For the first time in the IPL, Ashwin will line up at the Chepauk on Saturday as part of the opposition. Quite a few things have changed in Chennai and at Chennai Super Kings. For starters, the summer keeps getting hotter. The metro rail is up and running; Ashwin himself had taken a ride in it to avoid the traffic and get home after the ODI series against England in January 2017.

Super Kings, meanwhile, have rebuilt their side with old pros and Harbhajan Singh has caught the attention of fans with his offbreaks as well as his poetic tweets in Tamil, the local language. Dhoni's popularity has swelled to a crescendo. You all watched that video.

You can take the Super Kings out of Ashwin. But you just can't take Chennai out of Ashwin. In various interviews, he has proudly said: "I own the space around Chepauk". His first spectator experience here was the Test match between India and England in 1993, when Sachin Tendulkar made 165 in a series-clinching victory. Ashwin and his father Ravichandran have been regulars at Chepauk since. Ashwin then became a regular for Tamil Nadu and India in the Test set-up as well.

In his first Test at the MA Chidambaram Stadium, he picked up 12 wickets in front of his family and rattled Australia. Whether it is a first-division club game or a Ranji Trophy game or a one-day game, Ashwin relishes playing in Chennai. Heck, he even relishes playing street cricket here. Back in the day, Ashwin was in such demand in street cricket that a certain group from the opposition sort of kidnapped him just to stop him from playing a game.

Even before Ajantha Mendis introduced the carrom ball to the wider world, Ashwin was using that variation in tennis-ball cricket. He mastered it at the Super Kings nets and took to the new ball like a magnet, becoming Dhoni's Powerplay specialist. In addition to his tricks on the field, his tricks off it impressed the Chennai faithful. On social media, he reels off inch-perfect punch dialogues of Rajnikanth and Kamal Hassan, Tamil cinema's biggest icons.

A massive movie buff, Ashwin also used to watch videos of the famous Tamil comedian Goundamani with team-mates L Balaji and S Badrinath at Super Kings, and is adept at pulling off impressions of him as well.
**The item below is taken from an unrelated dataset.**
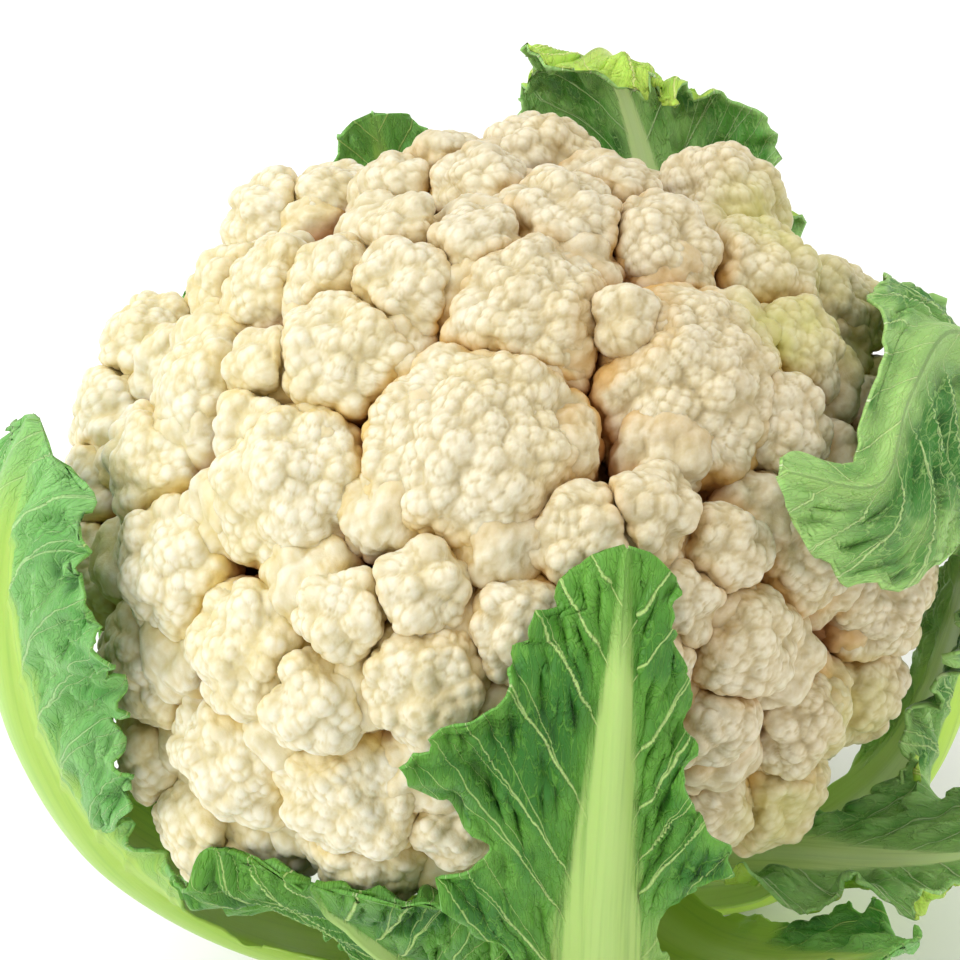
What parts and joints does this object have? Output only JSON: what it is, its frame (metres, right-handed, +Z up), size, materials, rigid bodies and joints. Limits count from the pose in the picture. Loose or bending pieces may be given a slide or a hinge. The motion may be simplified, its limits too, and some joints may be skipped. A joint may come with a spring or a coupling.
{
  "type": "cauliflower",
  "caption": "Whole cauliflower standing on its cut stump: a lobed domed curd on a branching stalk, wrapped from below by trimmed, waved leaves.",
  "frame": {"origin": "centre of the stump's cut face, which rests on the surface", "axes": "+Z up along the stalk through the middle of the curd, -Y towards the side with the front leaf, +X to the right in the picture"},
  "size_m": [0.2147, 0.2121, 0.194],
  "materials": {
    "curd_ivory": "matt, finely grained plant flesh",
    "stalk_pale_green": "satin, fibrous plant flesh",
    "leaf_green": "waxy satin leaf"
  },
  "bodies": {
    "root": {"curd": "curd_ivory", "stalk": "stalk_pale_green", "leaf_front": "leaf_green", "leaf_front_low": "leaf_green", "leaf_left": "leaf_green", "leaf_left_far": "leaf_green", "leaf_left_back": "leaf_green", "leaf_back_left": "leaf_green", "leaf_back": "leaf_green", "leaf_right": "leaf_green", "leaf_right_front": "leaf_green", "leaf_right_low": "leaf_green"}
  },
  "joints": []
}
Ashwin continues to live in West Mambalam, the low-profile locality he grew up in. Usually, top-tier Tamil Nadu cricketers tend to move to posher localities along the beaches off East Coast Road, but Ashwin still retains the image of the guy every Chennaiite can connect to. He owns a lower-division team in the TNCA league and despite his packed schedule, he is actively involved in coaching young players at his academy Gen-Next.

When the city was ravaged by floods in December 2016, Ashwin was helping India win a Test in Delhi, but he did his bit for Chennai too.
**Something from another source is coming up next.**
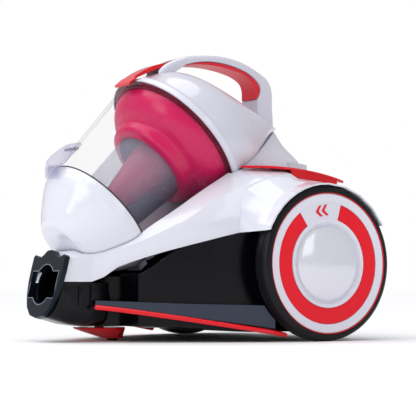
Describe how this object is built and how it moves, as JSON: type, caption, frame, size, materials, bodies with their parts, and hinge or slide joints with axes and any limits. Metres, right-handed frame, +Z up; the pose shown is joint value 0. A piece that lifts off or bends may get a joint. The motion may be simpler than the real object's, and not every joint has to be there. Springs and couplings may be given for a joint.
{
  "type": "canister vacuum cleaner",
  "caption": "Bagless canister vacuum cleaner with a tilted clear cyclone cup, arched carry handle, large side wheels, front caster and shield-shaped hose inlet.",
  "frame": {"origin": "on the floor under the middle of the overall box", "axes": "+Z up, -Y towards the hose inlet at the front, +X to the side with the power pedal"},
  "size_m": [0.29, 0.3412, 0.305],
  "materials": {
    "tyre": "matte rubber",
    "satin_white": "satin",
    "red_satin": "satin",
    "red_gloss": "gloss",
    "pearl_silver": "pearl gloss",
    "steel": "bright",
    "slate": "satin",
    "navy_black": "gloss",
    "black_gloss": "gloss",
    "black_matte": "matte",
    "white_gloss": "gloss",
    "pale_grey": "gloss",
    "soft_black": "soft",
    "board_green": "matte",
    "filter_white": "pleated",
    "clear_tint": "clear gloss",
    "clear_plain": "clear gloss",
    "cyclone_red": "gloss",
    "mesh_grey": "fine mesh",
    "dark_red_seal": "soft",
    "red_soft": "soft touch"
  },
  "bodies": {
    "chassis": {"axle_right": "steel", "skirt_right": "slate", "trim_strip_right": "red_gloss", "axle_left": "steel", "skirt_left": "slate", "trim_strip_left": "red_gloss", "axle_clips": "steel", "inlet_bezel": "navy_black", "inlet_housing": "black_gloss", "tower": "black_gloss", "suction_duct": "black_matte", "base_tub": "black_gloss", "upper_shell": "white_gloss", "rear_cover": "pale_grey", "cup_cradle": "pale_grey", "motor_can": "steel", "motor_mount": "soft_black", "fan_shroud": "black_matte", "outlet_duct": "black_matte", "reel_bracket": "black_matte", "power_switch": "black_matte", "circuit_board": "board_green", "exhaust_filter": "filter_white", "exhaust_grille": "black_gloss", "cord_gland": "soft_black"},
    "cup_assembly": {"cup": "clear_tint", "cup_lid": "white_gloss", "cup_gasket": "soft_black", "lid_hinge": "white_gloss", "latch_pin": "steel", "cyclone_drum": "red_gloss", "cyclone_top": "red_gloss", "cyclone_cone": "cyclone_red", "cyclone_mesh": "mesh_grey", "cyclone_foot": "black_matte", "rim_seal": "dark_red_seal", "pre_filter": "filter_white", "cup_cover": "pale_grey", "button_pin": "steel", "handle": "pale_grey", "handle_grip": "red_soft"},
    "latch": {"lid_latch": "clear_plain"},
    "button": {"release_button": "red_gloss"},
    "wheel_right": {"tyre_right": "tyre", "rim_right": "satin_white", "inset_right": "red_satin", "trim_ring_right": "red_gloss", "hub_cap_right": "pearl_silver"},
    "wheel_left": {"tyre_left": "tyre", "rim_left": "satin_white", "inset_left": "red_satin", "trim_ring_left": "red_gloss", "hub_cap_left": "pearl_silver"},
    "pedal_right": {"pedal_power": "red_gloss"},
    "pedal_left": {"pedal_rewind": "red_gloss"},
    "caster": {"caster_turntable": "red_gloss", "caster_pin": "steel"},
    "caster_roller": {"caster_wheel": "black_matte"},
    "fan": {"impeller": "black_matte"},
    "reel": {"reel_drum": "black_matte"}
  },
  "joints": [
    {"name": "wheel_right_spin", "type": "hinge", "parent": "chassis", "child": "wheel_right", "pos_m": [0.13, 0.0905, 0.0795], "axis": [1, 0, 0], "continuous": true},
    {"name": "wheel_left_spin", "type": "hinge", "parent": "chassis", "child": "wheel_left", "pos_m": [-0.13, 0.0905, 0.0795], "axis": [1, 0, 0], "continuous": true},
    {"name": "caster_swivel", "type": "hinge", "parent": "chassis", "child": "caster", "pos_m": [0, -0.098, 0.012], "axis": [0, 0, 1], "continuous": true},
    {"name": "caster_roll", "type": "hinge", "parent": "caster", "child": "caster_roller", "pos_m": [0, -0.082, 0.0062], "axis": [1, 0, 0], "continuous": true},
    {"name": "pedal_power_press", "type": "hinge", "parent": "chassis", "child": "pedal_right", "pos_m": [0.088, 0.04, 0.176], "axis": [-1, 0, 0], "range_deg": [0, 2], "stiffness_Nm_per_rad": 12},
    {"name": "pedal_rewind_press", "type": "hinge", "parent": "chassis", "child": "pedal_left", "pos_m": [-0.088, 0.04, 0.176], "axis": [-1, 0, 0], "range_deg": [0, 2], "stiffness_Nm_per_rad": 12},
    {"name": "cup_lift", "type": "slide", "parent": "chassis", "child": "cup_assembly", "axis": [0, -0.6587, 0.7524], "range_m": [0, 0.2]},
    {"name": "latch_lift", "type": "hinge", "parent": "cup_assembly", "child": "latch", "pos_m": [0, -0.131, 0.196], "axis": [-1, 0, 0], "range_deg": [0, 7], "stiffness_Nm_per_rad": 0.4},
    {"name": "button_press", "type": "hinge", "parent": "cup_assembly", "child": "button", "pos_m": [0, -0.01182, 0.2929], "axis": [1, 0, 0], "range_deg": [0, 1], "stiffness_Nm_per_rad": 1.5},
    {"name": "fan_spin", "type": "hinge", "parent": "chassis", "child": "fan", "pos_m": [0.03, 0.084, 0.1], "axis": [0, 0, 1], "continuous": true},
    {"name": "reel_spin", "type": "hinge", "parent": "chassis", "child": "reel", "pos_m": [-0.062, 0.092, 0.086], "axis": [1, 0, 0], "continuous": true}
  ]
}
From being the face of Chennai, Ashwin is no longer part of Super Kings. But the shift has helped him realise another dream: captain a high-profile side. From plotting with Dhoni against Gayle, Ashwin plotted with Gayle against Dhoni and even outsmarted his old mate when Kings XI met Super Kings in Mohali, in 2018. Yeah, the IPL is a strange tournament.

In the return fixture in Pune, Dhoni unleashed "chaos theory" and trumped Ashwin. Dhoni promoted Harbhajan Singh and Deepak Chahar up the order and upset Ashwin's plans, knocking Kings XI out of the playoffs.

Ashwin had got a taste of his own medicine - he is used to inverting his batting order and bumping up pinch-hitters in domestic cricket. Against Rajasthan Royals last season in Jaipur, Ashwin promoted himself to No. 3 in a chase of 159, but he fell for a duck. More recently while leading Tamil Nadu in the 20-over Syed Mushtaq Ali Trophy that preceded the IPL, Ashwin bumped up tailender R Sai Kishore to No. 3. He fell for a duck too, but that won't stop Ashwin from venturing whacky captaincy moves.

These are still early days in this IPL season, but it has already been a dramatic one for Ashwin. He reignited the spirit-of-cricket debate when he mankaded Jos Buttler, and there could be more drama when he returns to Chepauk - a place where he feels "even the air talks" to him - as the opposition captain.

How will the crowd react to him? Some might still cheer for him. Some might still have a soft corner for him. Some might give him the cold shoulder and only get behind Dhoni. Ashwin will look forward to all of this and will be eager to show Super Kings what they are missing.